En revanche, tête inclinée, yeux fermés et doux sourire aux lèvres, l’amante est toute entière abandonnée à l’ivresse qui la transporte en le pressant contre elle. Elle livre ainsi la métonymie attendue de la tendresse qu’elle éprouve toujours pour son mari malgré le temps qui passe, elle qu’on a dite si inconstante. Car c’est elle qui est à la manoeuvre : ses mains sont bien à plat dans le dos de son mari pour le retenir contre elle, tandis que lui paraît plus réticent à l’effusion. On croirait même qu’il se défend contre l’assaut fougueux de son amante : il ne la tient des mains qu’aux épaules quand elle lui plaque ses mains doigts écartés dans le dos pour le serrer au plus près.
Le leurre de l’information donnée déguisée en information extorquée
Comme il se doit, le leurre de l’information donnée déguisée en information extorquée est employé pour faire croire à la fiabilité de la scène. Les deux amants paraissent surpris dans un moment d’intimité loin de tout témoin et surtout des caméras. Ils n’y prêtent en tout cas aucune attention. Le décentrage des personnages sur la gauche tend à donner l’illusion d’un instantané pris à la va-vite : le photographe n’aurait pas eu le temps de cadrer la scène comme cela est possible quand les personnages posent à loisir.

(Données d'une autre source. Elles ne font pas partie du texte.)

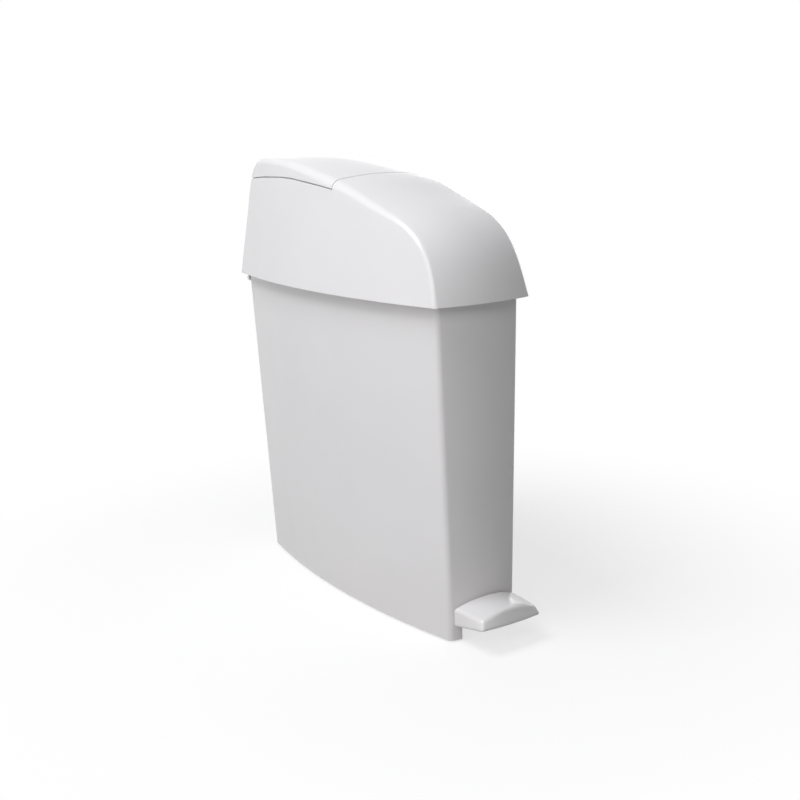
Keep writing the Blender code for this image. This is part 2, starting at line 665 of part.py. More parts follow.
def build_body():
    """Body with its raised floor, foot posts and the notch for the lever."""
    shell = add_part("body_shell", body_solid(BODY_LIFT, BODY_RIM_Z, 0.0), WHITE_SHELL)
    inside = body_solid(FLOOR_TOP_Z, BODY_RIM_Z + CUT_OVERRUN, -BODY_WALL)
    underside = body_solid(BODY_LIFT - CUT_OVERRUN, FLOOR_UNDER_Z, -BODY_WALL)
    cut(shell, add_cutter("inside", inside), add_cutter("underside", underside))
    notch_low = (-NOTCH_HALF_WIDTH, RIM_FRONT_Y - FRONT_BOW - CUT_OVERRUN, BODY_LIFT - CUT_OVERRUN)
    notch_high = (NOTCH_HALF_WIDTH, BOTTOM_FRONT_Y + 2 * BODY_WALL, NOTCH_TOP_Z)
    cut(shell, add_cutter("notch", box_shape(notch_low, notch_high)))
    for name, x, y in foot_places():
        low = Vector((x, y, BODY_LIFT))
        high = Vector((x, y, FLOOR_UNDER_Z + FLOOR_THICKNESS / 2))
        join(shell, add_cutter(f"post {name}", rod_shape(POST_RADIUS, low, high)))
        hole_start = low - Vector((0, 0, CUT_OVERRUN))
        hole_end = low + Vector((0, 0, FOOT_STEM_LENGTH + FIT_GAP))
        hole = rod_shape(FOOT_STEM_RADIUS + FIT_GAP, hole_start, hole_end)
        cut(shell, add_cutter(f"stem hole {name}", hole))
    rod_low = (0, ROD_Y, FLOOR_UNDER_Z - CUT_OVERRUN)
    rod_high = (0, ROD_Y, FLOOR_TOP_Z + CUT_OVERRUN)
    cut(shell, add_cutter("rod hole", rod_shape(BUSH_RADIUS + FIT_GAP, rod_low, rod_high)))
    for side, head in bracket_screw_places():
        hole = screw_hole(head, (0, 0, 1), BRACKET_SCREW_LENGTH)
        cut(shell, add_cutter(f"bracket screw hole {side}", hole))
    for side, head in hinge_screw_places():
        hole = screw_hole(head, (0, -1, 0), HINGE_SCREW_LENGTH)
        cut(shell, add_cutter(f"hinge screw hole {side}", hole))


def foot_places():
    """Name and place of each foot."""
    for row, x, y in (("front", FRONT_POST_X, FRONT_POST_Y), ("rear", REAR_POST_X, REAR_POST_Y)):
        yield f"{row}_left", -x, y
        yield f"{row}_right", x, y


def build_feet():
    """Four rubber feet, each a pad with a stem pressed into its post."""
    neck = FOOT_PAD_DEPTH
    tip = FOOT_PAD_DEPTH + FOOT_STEM_LENGTH
    profile = ((0.0, 0.0), (FOOT_RADIUS - FOOT_CHAMFER, 0.0), (FOOT_RADIUS, FOOT_CHAMFER),
               (FOOT_RADIUS, neck), (FOOT_STEM_RADIUS, neck), (FOOT_STEM_RADIUS, tip), (0.0, tip))
    for name, x, y in foot_places():
        add_part(f"foot_{name}", turned_shape(profile, Matrix.Translation((x, y, 0))), BLACK_RUBBER)


def lever_frame():
    """Turn and move a shape from the lever's own frame to its place at rest."""
    turn = Matrix.Rotation(-LEVER_TILT, 4, "X")
    return Matrix.Translation((0, PIVOT_Y, PIVOT_Z)) @ turn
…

Il s’agit de donner l’impression d’une scène extorquée à leur insu et/ou contre leur gré, donc plus fiable. Or, ne serait-il pas naïf de croire qu’un photographe ait pu approcher le couple présidentiel sans y avoir été expressément autorisé ? Le président Sarkozy est trop préoccupé par les images qu’il autorise à livrer de lui-même. On est même tenté de supposer, vu sa petite taille par rapport à son épouse, que, pour la dominer presque de la tête comme il le fait, il a dû grimper sur la valise du photographe, comme ça lui est arrivé de le faire avec l’ancien président Bush (voir ci-dessous). C’est peut-être, après tout, la crainte de tomber de la valise sous la pression de son épouse, qui lui donne cette allure maladroite de quelqu’un en déséquilibre qui prend appui. La mise en scène d’ "une information volontairement donnée", et donc d’une fiabilité incertaine, n’est en tout cas pas contestable.
La métaphore de l’amour dévorant ou une simple farce ?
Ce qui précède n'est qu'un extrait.